Em contato com a Jovem Pan, a Secretaria de Segurança Pública reforçou que as ações policiais ocorrem na legalidade e buscam a preservação da vida. A pasta ressalta que de janeiro a agosto as intervenções da polícia que acabam em morte reduziram em 4,3% no Estado, se comparado ao mesmo período do ano passado. O órgão salientou ainda que são constantes os investimentos em equipamentos, capacitação, tecnologia e inteligência para as forças de segurança da Bahia. A pasta destaca o reconhecimento facial. Segundo dados fornecidos pela SSP, mais de mil foragidos da Justiça foram localizados. Cerca de 80% possuíam mandados de prisão por homicídio, roubo, estupro e tráfico de drogas. Segundo a pasta, as prisões foram efetuadas sem a necessidade do uso de arma de fogo.

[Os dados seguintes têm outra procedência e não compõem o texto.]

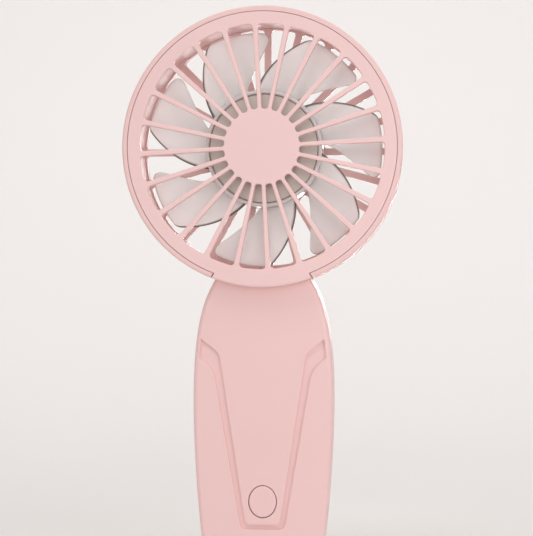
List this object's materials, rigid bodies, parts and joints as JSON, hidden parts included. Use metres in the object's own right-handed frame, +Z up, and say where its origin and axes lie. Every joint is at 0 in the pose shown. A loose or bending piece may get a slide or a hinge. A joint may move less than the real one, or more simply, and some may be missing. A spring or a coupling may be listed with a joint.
{
  "type": "handheld electric fan",
  "caption": "Pocket fan with a round caged head, a bladed impeller on a small motor, and a flat-based grip holding a battery, power button and charging socket.",
  "frame": {"origin": "on the surface that the flat base stands on, straight below the middle of the head", "axes": "+Z up through the grip and the head, -Y the way the air leaves and the button faces, +X to the right of someone facing the button"},
  "size_m": [0.09, 0.028, 0.188],
  "materials": {
    "shell_pink": "satin",
    "grille_pink": "satin",
    "impeller_white": "gloss",
    "rotor_steel": "satin",
    "ferrite": "matte",
    "shaft_steel": "polished",
    "motor_brass": "machined",
    "bush_bronze": "sintered",
    "core_steel": "laminated",
    "coil_copper": "enamelled",
    "circuit_board": "solder mask",
    "chip_black": "matte",
    "screw_steel": "plated",
    "switch_metal": "plated",
    "socket_steel": "plated",
    "battery_foil": "satin foil",
    "foam": "foam",
    "wire_red": "satin",
    "wire_black": "satin"
  },
  "bodies": {
    "housing": {"front_grille": "grille_pink", "head_housing": "shell_pink", "rear_grille": "grille_pink", "motor_base": "motor_brass", "front_bush": "bush_bronze", "rear_bush": "bush_bronze", "stator_core": "core_steel", "stator_coils": "coil_copper", "motor_board": "circuit_board", "motor_board_chips": "chip_black", "motor_screws": "screw_steel", "motor_lead_positive": "wire_red", "motor_lead_negative": "wire_black", "handle_front": "shell_pink", "handle_rear": "shell_pink", "handle_screws": "screw_steel", "switch_body": "switch_metal", "control_board": "circuit_board", "board_chips": "chip_black", "board_screws": "screw_steel", "usb_shell": "socket_steel", "usb_tongue": "chip_black", "battery_cell": "battery_foil", "protection_board": "circuit_board", "battery_pad": "foam", "battery_lead_positive": "wire_red", "battery_lead_negative": "wire_black"},
    "rotor": {"impeller": "impeller_white", "rotor_cup": "rotor_steel", "magnet_ring": "ferrite", "motor_shaft": "shaft_steel", "shaft_clip": "shaft_steel"},
    "button": {"power_button": "shell_pink", "switch_stem": "chip_black"}
  },
  "joints": [
    {"name": "impeller_spin", "type": "hinge", "parent": "housing", "child": "rotor", "pos_m": [0, 0, 0.143], "axis": [0, 1, 0], "continuous": true},
    {"name": "button_press", "type": "slide", "parent": "housing", "child": "button", "axis": [0, 1, 0], "range_m": [0, 0.0005], "stiffness_N_per_m": 1500}
  ]
}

A SSP mencionou o clima de guerra entre as facções de destacou que nos últimos dois anos e meio cerca de 200 viaturas foram atingidas por disparos de arma de fogo em ações ostensivas de combate ao crime organizado. Segundo a pasta, 130 agentes acabaram feridos, após ataques dos criminosos. O site da Jovem Pan solicitou uma entrevista com o secretário de Segurança Pública da Bahia, Marcelo Werner, mas não obteve retorno da pasta até a publicação desta reportagem.